I think it might be wise to expand the left and the right term in order to write them as a single term. I receive:

$$2x^2 \over {1 + 3x + 2x^2}.$$

This doesn't look very good either, because $2x^2$ pushes $x \approx 0$ even further to $0$. I tried a polynomial division and received:

$$1 - {{3x + 1} \over {2x^2 + 3x + 1}}.$$

Now, there is at least the left term that is independent from $x$, but the right term might still cause problems. Is this already enough to avoid a loss of significance or do I need to try another step here?

Answer 1

We have: $$\frac{1}{1+2x} - \frac{1-x}{1+x} = \frac{(1+x)}{(1+x)(1+2x)} - \frac{(1-x)(1+2x)}{(1+x)(1+2x)} = \frac{2x^2}{1 + 3x + 2x^2}$$ which indeed is the result you arrived at. This fraction is $0$ for $x = 0$ and close to zero we can say:

$$\frac{2x^2}{1 + 3x + 2x^2} \approx \mathcal{O}(x^2)$$

as $1 + 3x + 2x^2 \approx 1$ for $x \approx 0$.

Is this what you are looking for?

Edit: Seems to me this is the best way of approaching this problem.

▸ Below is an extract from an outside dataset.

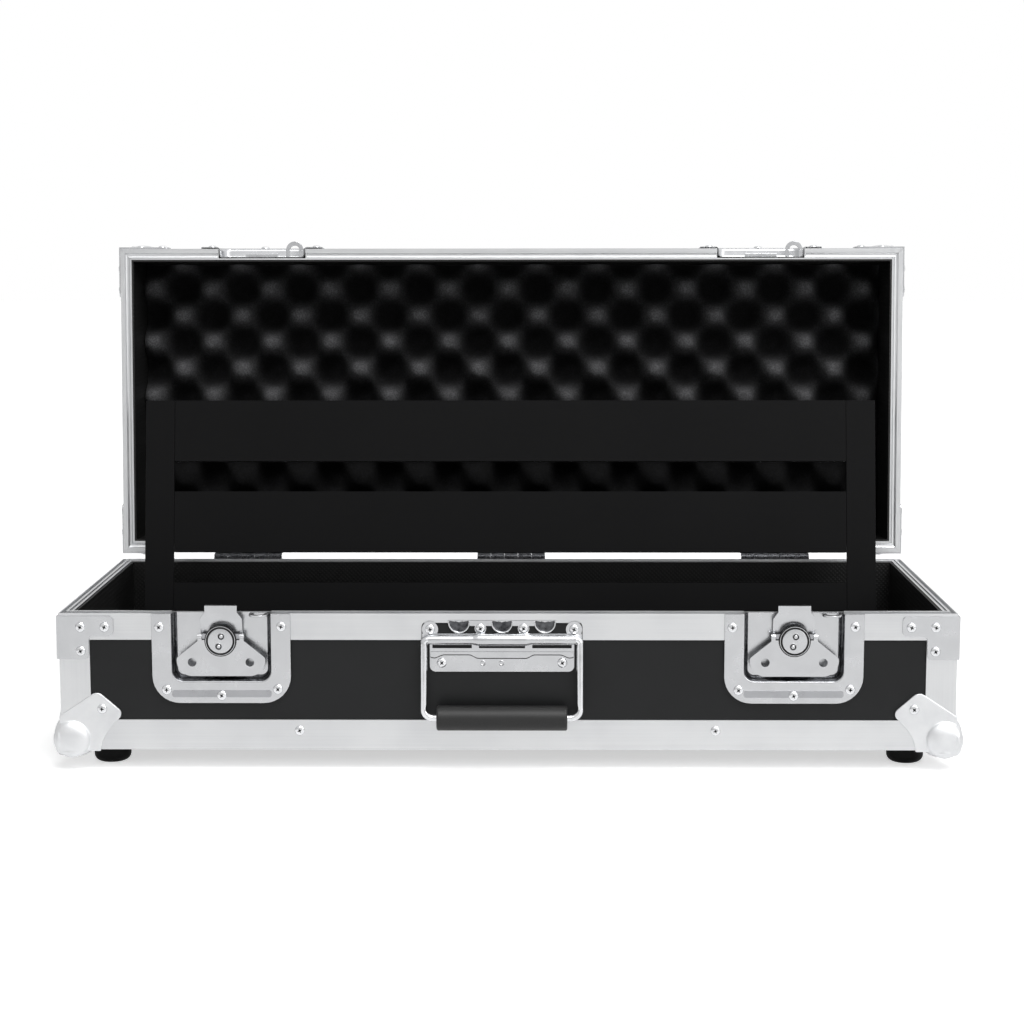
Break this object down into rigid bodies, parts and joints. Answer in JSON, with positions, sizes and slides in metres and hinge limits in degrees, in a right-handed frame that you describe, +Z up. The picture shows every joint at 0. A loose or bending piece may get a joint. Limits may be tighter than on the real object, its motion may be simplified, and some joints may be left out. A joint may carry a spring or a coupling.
{
  "type": "guitar pedal case",
  "caption": "Hard case with aluminium edging, hinged foam-lined lid, recessed twist latches, spring handle and a three-rail pedal board.",
  "frame": {"origin": "middle of the four rubber feet, on the surface they stand on", "axes": "+X along the case to the viewer's right, +Y from the front face with the latches to the hinges, +Z up"},
  "size_m": [0.6963, 0.3928, 0.4002],
  "materials": {
    "black_laminate": "satin, finely textured laminate on plywood",
    "aluminium_edging": "drawn, satin",
    "plated_steel": "bright zinc plate, semi-gloss",
    "bright_steel": "polished",
    "spring_steel": "oiled",
    "black_rubber": "matt",
    "black_lining": "woven, matt",
    "black_foam": "open-cell foam, matt",
    "board_black": "satin black powder coat",
    "black_screw": "black oxide"
  },
  "bodies": {
    "base": {"base_floor_panel": "black_laminate", "base_front_panel": "black_laminate", "base_back_panel": "black_laminate", "base_left_panel": "black_laminate", "base_right_panel": "black_laminate", "base_bottom_angles": "aluminium_edging", "base_corner_angles": "aluminium_edging", "base_rim": "aluminium_edging", "base_corner_braces": "plated_steel", "base_ball_corners": "plated_steel", "base_screws": "bright_steel", "base_wall_lining": "black_lining", "rubber_feet": "black_rubber", "foot_screws": "bright_steel", "floor_foam": "black_foam", "handle_plate": "plated_steel", "handle_barrel": "plated_steel", "handle_spring": "spring_steel", "hinge_base_leaves": "plated_steel", "hinge_pins": "bright_steel", "left_latch_dish": "plated_steel", "right_latch_dish": "plated_steel"},
    "lid": {"lid_top_panel": "black_laminate", "lid_front_panel": "black_laminate", "lid_back_panel": "black_laminate", "lid_left_panel": "black_laminate", "lid_right_panel": "black_laminate", "lid_top_angles": "aluminium_edging", "lid_corner_angles": "aluminium_edging", "lid_rim": "aluminium_edging", "lid_corner_braces": "plated_steel", "lid_ball_corners": "plated_steel", "lid_screws": "bright_steel", "lid_wall_lining": "black_lining", "lid_foam": "black_foam", "hinge_lid_leaves": "plated_steel", "left_lid_dish": "plated_steel", "right_lid_dish": "plated_steel"},
    "pedal_board": {"board_rail_1": "board_black", "board_rail_2": "board_black", "board_rail_3": "board_black", "board_left_end": "board_black", "board_right_end": "board_black", "board_pads": "black_rubber", "board_screws": "black_screw"},
    "handle": {"handle_bail": "bright_steel", "handle_grip": "black_rubber"},
    "left_latch_tongue": {"left_latch_tongue": "plated_steel"},
    "left_latch_hub": {"left_latch_hub": "plated_steel"},
    "left_latch_wing": {"left_latch_wing": "plated_steel"},
    "right_latch_tongue": {"right_latch_tongue": "plated_steel"},
    "right_latch_hub": {"right_latch_hub": "plated_steel"},
    "right_latch_wing": {"right_latch_wing": "plated_steel"}
  },
  "joints": [
    {"name": "lid_hinge", "type": "hinge", "parent": "base", "child": "lid", "pos_m": [0, 0.138, 0.1235], "axis": [1, 0, 0], "range_deg": [0, 94]},
    {"name": "board_fold", "type": "hinge", "parent": "base", "child": "pedal_board", "pos_m": [0, 0.05496, 0.10105], "axis": [1, 0, 0], "range_deg": [0, 100]},
    {"name": "handle_fold", "type": "hinge", "parent": "base", "child": "handle", "pos_m": [-0.004, -0.1378, 0.1036], "axis": [-1, 0, 0], "range_deg": [0, 90], "stiffness_Nm_per_rad": 0.12, "springref_deg": -20.05},
    {"name": "left_latch_turn", "type": "hinge", "parent": "base", "child": "left_latch_hub", "pos_m": [-0.218, -0.133, 0.1025], "axis": [0, 1, 0], "range_deg": [0, 150]},
    {"name": "left_latch_pull", "type": "slide", "parent": "base", "child": "left_latch_tongue", "axis": [0, 0.9487, -0.3162], "range_m": [0, 0.00264]},
    {"name": "left_latch_fold", "type": "hinge", "parent": "left_latch_hub", "child": "left_latch_wing", "pos_m": [-0.218, -0.13555, 0.1058], "axis": [-1, 0, 0], "range_deg": [0, 90]},
    {"name": "right_latch_turn", "type": "hinge", "parent": "base", "child": "right_latch_hub", "pos_m": [0.218, -0.133, 0.1025], "axis": [0, 1, 0], "range_deg": [0, 150]},
    {"name": "right_latch_pull", "type": "slide", "parent": "base", "child": "right_latch_tongue", "axis": [0, 0.9487, -0.3162], "range_m": [0, 0.00264]},
    {"name": "right_latch_fold", "type": "hinge", "parent": "right_latch_hub", "child": "right_latch_wing", "pos_m": [0.218, -0.13555, 0.1058], "axis": [-1, 0, 0], "range_deg": [0, 90]}
  ],
  "couplings": [
    {"joint": "board_fold", "follows": "lid_hinge", "ratio": 1.0637},
    {"joint": "left_latch_turn", "follows": "left_latch_pull", "rad_per_m": 993.5},
    {"joint": "right_latch_turn", "follows": "right_latch_pull", "rad_per_m": 993.5}
  ]
}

Let's say you want to compute the value at $x = 0.001$ and due to numerics you compute the value at $x = 0.001 + \epsilon$. Then the error will go like $\mathcal{O}(\epsilon^2)$ while we have

$\frac{1}{1+2x} = \mathcal{O}(x)$ and $\frac{1-x}{1+x} = \mathcal{O}(x)$ so you would make an error which is linear in $\epsilon$. Since $\epsilon << 1$ we have $\epsilon^2 < \epsilon$. Ofcourse this changes a bit if $\epsilon \approx x$ ie, when you want to compute values VERY close to zero. Then linear scaling in $\epsilon$ might actually be beneficial.

Answer 2

If you want to calculate $f(x)$ for really small values close to $0$, you can use derivatives. You can calculate the derivative of $f(x)$ and multiply it by your $x$. It is a pretty good approximation.

$\dfrac{df(0)}{dx}=\dfrac{-2}{(1+2x)^2}+\dfrac{2}{(1+x)^2}=0$

So since the first derivative is zero, you can calculate the second derivative and think of it as the acceleration in a position-time diagram:

$\dfrac{d^2 f(0)}{dx^2}=\dfrac{8}{(1+2x)^3}-\dfrac{4}{(1+x)^3}=4$

So we can approximate:($a$ is the acceleration or the second derivative of the diagram)

$f(x)\approx \dfrac{1}{2}ax^2\approx \dfrac{1}{2}*4*x^2\approx 2*x^2$

Answer 3

I also think that Taylor expansion is a good idea. In fact, we can write $${1 \over {1 + 2x}} - {{1 - x} \over {1+x}}=\frac{2x^2}{1 + 3x + 2x^2}=2x^2 \sum_{i=1}^\infty (-1)^{n-1} \left(2^n-1\right) x^{n-1}$$ and since this an alternating series, you will stop summing terms up to $p$ as soon as $$\left(2^{p+1}-1\right) x^p \leq \epsilon$$